Every day, we took care of the vegetable garden by sowing bananas, peanuts, melons and corn or by picking them up for our food in the hard times, where more than seventy people were fed, who depended on God’s providence through our work and people. Many of them had lost their parents in the war of 1999. Many times, we crossed mountains, rivers and lakes by foot and walked long roads when the only mean of transportation broke down because of carrying so many harvests. I learned a great lesson with some candidates who helped me a lot for “knowing what to do” when it rained a lot or when the sun was unbearable. They also taught me what to do in that cold water from “Mota Boarahun”, which constantly flooded the pace. Never crossed the river when its border is full of water. Crossing from one side to the other is impossible at times for up to three days! It was about surviving cold weather, hunger and thirst until someone who lived close would give us something to eat. Neighbors offered us coffee or tea with “aifarina or ailuka” (tapioca). All this taught me to trust in strangers and to wait patiently and cautionly – it was as being a person anywhere. To observe and treat them as I observe and treat myself. This way, having faith in the good God and hope in the heart help us to do things and to get used to live in freedom by following the great commandments of Jesus.

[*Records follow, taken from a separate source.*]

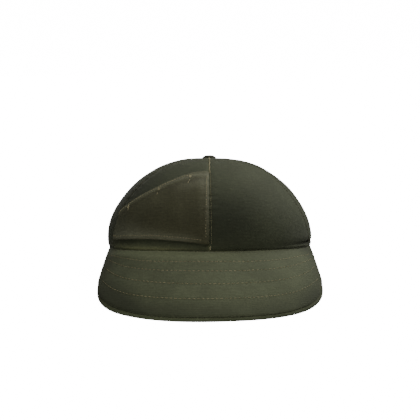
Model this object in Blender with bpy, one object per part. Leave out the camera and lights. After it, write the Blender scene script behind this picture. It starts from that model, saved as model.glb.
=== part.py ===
"""A soft canvas cap that rests on a table as it would by itself.

Six sewn panels make the crown, a covered button closes the top, a patch of thinner
canvas crosses one front panel, and a curved peak of two cloths is sewn to the front
of the rim. Metres, +Z up. The wearer looks along -Y, so +X is the wearer's left.
"""
import math

import bmesh
import bpy
import numpy as np

# Crown, outside sizes at the rim
HALF_WIDTH = 0.0853
HALF_LENGTH = 0.0975
CROWN_HEIGHT = 0.0712
CANVAS = 0.002
SEAM_GAP = 0.0003
SIDE_SEAM_TURN = 62.0
PATCHED_SEAM_TURN = 57.5
BACK_SEAM_TURN = 121.0
RIM_TUCK = 0.0012
WIDEST_HEIGHT = 0.003
TOP_SHIFT = 0.003
TOP_TILT = 4.0
TOP_HOLE = 0.003
TOP_DIMPLE = 0.001
DIMPLE_RADIUS = 0.012
BACK_DIP = 0.006
FRONT_SQUARENESS = 2.5
BACK_SQUARENESS = 2.2
TOP_SQUARENESS = 2.05
SEAM_DEPTH = 0.0004
SEAM_WIDTH = 0.0035

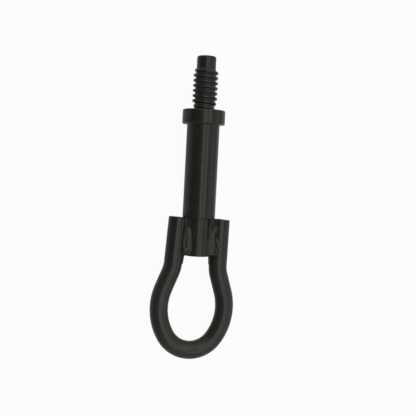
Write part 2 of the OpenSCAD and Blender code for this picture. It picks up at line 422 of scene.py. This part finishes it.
def loaf(x, s, middle, half, low, level, slope, crown):
    """A flat-topped bead that narrows to both ends and stands on the low fill under it."""
    widest, above, below, fullness = -16, 10.4, 8.7, 0.35
    along = abs(s - widest) / (above if s > widest else below)
    swell = 1 - along ** (2 if s > widest else 4)
    across = abs(x - middle) / (half * sqrt(swell)) if swell > 0 else 2
    if across >= 1:
        return low
    top = level - slope * (x - middle) + crown * sqrt(1 - across ** 3)
    return low + (top - low) * swell ** fullness


def even_bead(x, s):
    """The beads of the hidden side: even, with a puddle mark every ripple."""
    middle, root_height, ripple, ripple_height, ripple_bow = 8.3, 2.9, 2.6, 0.13, 0.035
    puddle = ripple_height * sin(2 * pi * (s / ripple + ripple_bow * (x - middle) ** 2))
    low = root_height if s > weld_low else no_fill
    return loaf(x, s, middle, half=3.0, low=low, level=5.2, slope=0.15, crown=0.8) + puddle


almond_ridges = [((6.0, -9), (5.9, -19.5), 0.4, 0.12), ((8.3, -9), (8.2, -19.5), 0.5, 0.2)]
almond_slot = [((9.3, -14.8), (9.25, -19.2), 0.4, -0.55)]
almond_lumps = [
    ((9.9, -21.0), (9.5, -21.3), 0.7, 0.35), ((7.2, -21.7), (6.9, -22.0), 0.6, 0.35),
    ((7.9, -23.5), (7.7, -23.7), 0.6, 0.4), ((8.6, -22.4), (6.8, -20.6), 0.35, -0.3)]


def almond_bead(x, s):
    """The bead on the left: swollen, with two ridges, a slot and a lumpy end."""
    root_x, root_height, root_slope, marks_over_root = 9.3, 3.8, 0.4, 0.3
    low = root_height + root_slope * (root_x - x) if s > weld_low else no_fill
    body = loaf(x, s, middle=8.05, half=3.2, low=low, level=5.85, slope=0.1, crown=0.4)
    if body > low + marks_over_root:
        body += strokes(x, s, almond_ridges + almond_slot + almond_lumps)
    return body


flat_dip = [((10.8, -10.2), (10.4, -12), 1.3, -0.65)]
flat_cuts = [
    ((10.5, -14.6), (12.1, -19), 0.45, -0.2), ((12.1, -19), (12.9, -22), 0.4, -0.3),
    ((8.4, -17.6), (8.4, -18.2), 0.4, -0.4)]


def flat_root(x, s):
    """The root run under the weld on the right: it climbs to the limb, then drops away."""
    root_x, root_height, climb, ramp_end, drop = 7.3, 3.15, 0.29, 11.2, 2
    if s <= weld_low:
        return no_fill
    return root_height + climb * (min(x, ramp_end) - root_x) - drop * max(0, x - ramp_end)


def flat_fill(x, s):
    """The low fill over that root: level at the limb, sinking towards the spigot, with a dip."""
    toe, toe_height, sink, sag, softness = 10.5, 4.95, 0.13, 0.01, 0.3
    short = toe - x
    fill = toe_height - sink * (short + sqrt(short ** 2 + softness)) - sag * max(0, short) ** 2
    return fill + strokes(x, s, flat_dip)


def flat_shelf(x, s):
    """The shelf: weld metal run up onto the limb."""
    top, foot, middle = Vector((11.6, -14.2)), Vector((12.9, -19.2)), 12.5
    height, climb, half, drop = 5.65, 0.1, 0.75, 2
    nearest = top.lerp(foot, clip((top.y - s) / (top.y - foot.y)))
    return height + climb * (x - middle) - drop * max(0, (Vector((x, s)) - nearest).length - half)


def flat_weld(x, s):
    """The weld on the right: a low fill above, a flat patch below, and a shelf run up onto the limb."""
    patch_head, patch_blend, patch_height = -13.4, 1.8, 4.6
    climb, climb_from, climb_head, climb_blend = 0.2, 9, -17, 3
    head, head_drop, head_slant, slant_from = -5.6, 0.5, 0.2, 11
    foot_run, foot_drop, root_blend, shelf_blend = 0.6, 3, 0.8, 0.4
    fill = flat_fill(x, s)
    patch = patch_height + climb * max(0, x - climb_from) * clip((climb_head - s) / climb_blend)
    body = fill + (patch - fill) * clip((patch_head - s) / patch_blend)
    body -= head_drop * max(0, s - head + head_slant * (slant_from - x))
    body -= foot_drop * max(0, weld_low + foot_run - s)
    body = blend_max(body, flat_root(x, s), root_blend)
    return blend_max(body, flat_shelf(x, s), shelf_blend) + strokes(x, s, flat_cuts)


weld("weld_bead_front_left", -1, 1, "weld_front_left", almond_bead, melt=(0.5, 1.0))
weld("weld_bead_front_right", 1, 1, "weld_front_right", flat_weld, melt=(2.3, 1.2))
weld("weld_bead_back_left", -1, -1, "weld_back_left", even_bead)
weld("weld_bead_back_right", 1, -1, "weld_back_right", even_bead)

# SPATTER
# A drop of weld metal thrown onto the spigot from the left weld,
# frozen there as a low ball sunk a little into the steel.
drop_angle, drop_depth, drop_sunk = 30.5, 11.3, 0.2
drop_shape = (0.95, 1.0, 0.9, 1)
drop = bmesh.new()
bmesh.ops.create_icosphere(drop, subdivisions=4, radius=1.0)
on_spigot = (
    Matrix.Rotation(-radians(drop_angle), 4, "Y")
    @ Matrix.Translation((0, -drop_depth, spigot_r - drop_sunk)))
bmesh.ops.transform(drop, matrix=on_spigot @ Matrix.Diagonal(drop_shape), verts=drop.verts)
settle(drop, "spatter_drop", weld_coat, ["spatter"])

# FLOOR
# A plain white sheet: the camera sees it white, the coat's gloss sees it dimmer,
# and a small share of plain paper in it keeps the part's shadow.
sheet_half, paper_tone, seen_by_camera, seen_in_gloss = 3, 0.55, 0.95, 0.3
sheet = bmesh.new()
bmesh.ops.create_grid(sheet, x_segments=1, y_segments=1, size=sheet_half)
floor_mesh = bpy.data.meshes.new("floor")
sheet.to_mesh(floor_mesh)
sheet.free()
floor = bpy.data.objects.new("floor", floor_mesh)
bpy.context.collection.objects.link(floor)
paper = Finish("white_paper")
camera_ray, gloss_ray, glass_ray = [
    paper.node("ShaderNodeLightPath", {}, {}, ray)
    for ray in ("Is Camera Ray", "Is Glossy Ray", "Is Transmission Ray")]
seen = camera_ray * seen_by_camera + gloss_ray * seen_in_gloss + glass_ray * seen_in_gloss
plain = paper.node("ShaderNodeBsdfDiffuse", {}, {"Color": (paper_tone, paper_tone, paper_tone, 1)})
glow = paper.node("ShaderNodeEmission", {}, {"Color": (1, 1, 1, 1), "Strength": 1.0})
lit = paper.node("ShaderNodeMixShader", {}, [seen, plain, glow])
paper.node("ShaderNodeOutputMaterial", {}, {"Surface": lit})
floor_mesh.materials.append(paper.material)

# LIGHT
# Two long strips side by side over the part, a wide panel on its right, one beyond each end, a dim room.
# Each is placed by its angle from straight up, in the plane across the part, or along it where turned.
room_light = 0.2
world = bpy.data.worlds.new("room")
world.use_nodes = True
background = world.node_tree.nodes["Background"]
background.inputs["Color"].default_value = (1, 1, 1, 1)
background.inputs["Strength"].default_value = room_light
bpy.context.scene.world = world


def soft_box(name, angle, width, brightness, turned=0, length=1.5, away=0.9):
    """A long panel; its width is an angle too, and brightness is its radiance."""
    lamp = bpy.data.lights.new(name, "AREA")
    across = 2 * away * tan(radians(width / 2))
    lamp.shape, lamp.size, lamp.size_y = "RECTANGLE", across, length
    lamp.energy = brightness * pi * across * length
    holder = bpy.data.objects.new(name, lamp)
    holder.matrix_world = (
        Matrix.Rotation(radians(turned), 4, "Z") @ Matrix.Rotation(radians(angle), 4, "Y")
        @ Matrix.Translation((0, 0, away)))
    bpy.context.collection.objects.link(holder)


soft_box("strip_over", angle=-3.5, width=15, brightness=2.7)
soft_box("strip_right", angle=22, width=14, brightness=2.7)
soft_box("panel_right", angle=63, width=40, brightness=0.82)
soft_box("panel_beyond_tip", angle=64, width=48, brightness=0.9, turned=90)
soft_box("panel_beyond_loop", angle=64, width=48, brightness=0.6, turned=-90)

# CAMERA
# It looks down on the part from a little to its left, with the thread end up and leaning right.
# It is turned about the shank's shoulder, then moved back and aside in its own view.
tip_left, tip_back, spin = 14.2, 1.2, 2.94
aim_right, aim_up, distance = 0.00615, 0.00646, 0.6
camera = bpy.data.cameras.new("camera")
camera.sensor_width = 36
camera.lens = 78.9
camera.clip_start = 0.01
eye = bpy.data.objects.new("camera", camera)
turned_view = (
    Matrix.Rotation(-radians(tip_left), 4, "Y") @ Matrix.Rotation(-radians(tip_back), 4, "X")
    @ Matrix.Rotation(radians(spin), 4, "Z"))
eye.matrix_world = (
    lie @ Matrix.Scale(1000, 4) @ turned_view @ Matrix.Translation((aim_right, aim_up, distance)))
bpy.context.collection.objects.link(eye)
bpy.context.scene.camera = eye
bpy.context.scene.view_settings.view_transform = "Standard"
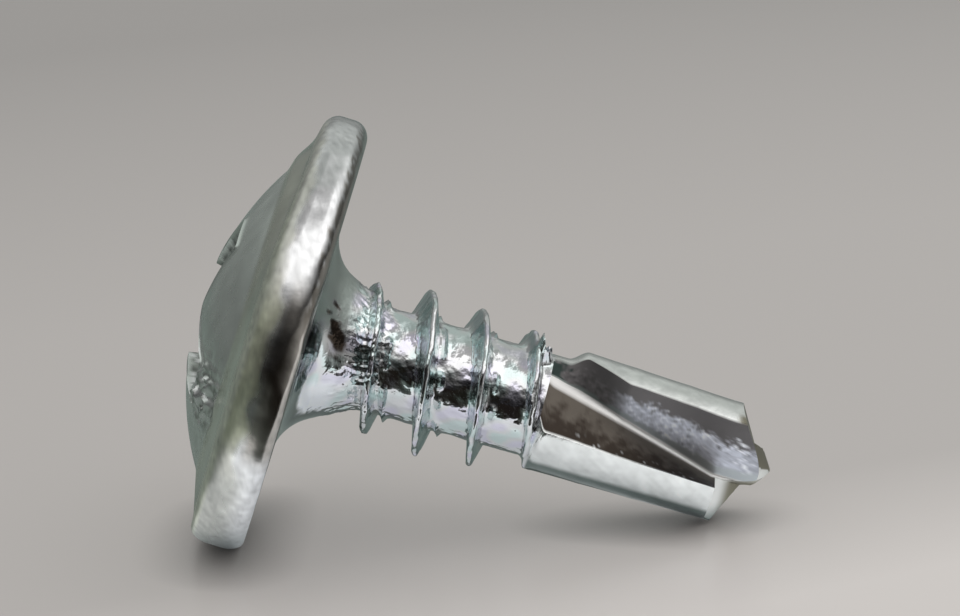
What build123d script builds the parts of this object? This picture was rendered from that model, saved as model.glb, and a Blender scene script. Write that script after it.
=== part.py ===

In the end, the parable of the Good Samarian in Luke 15 is well explained in the way of being and living the mission shared with others. To learn to see, “getting off the horse”, feel sorry for, healing wounds, or sharing transportation is -in itself- the act of walking and sharing life with our brothers and sisters. It is the gift of being, listening to and feeling as others do, the way they look for and fight for surviving life’s hardness, and of course, to please ourselves in small victories achieved in communion. This is for me, a way of how followers lived with their friends during the seasons and the beauty of life given by the Good of everybody. Walking with them the ways, sharing life and the Word that life gives.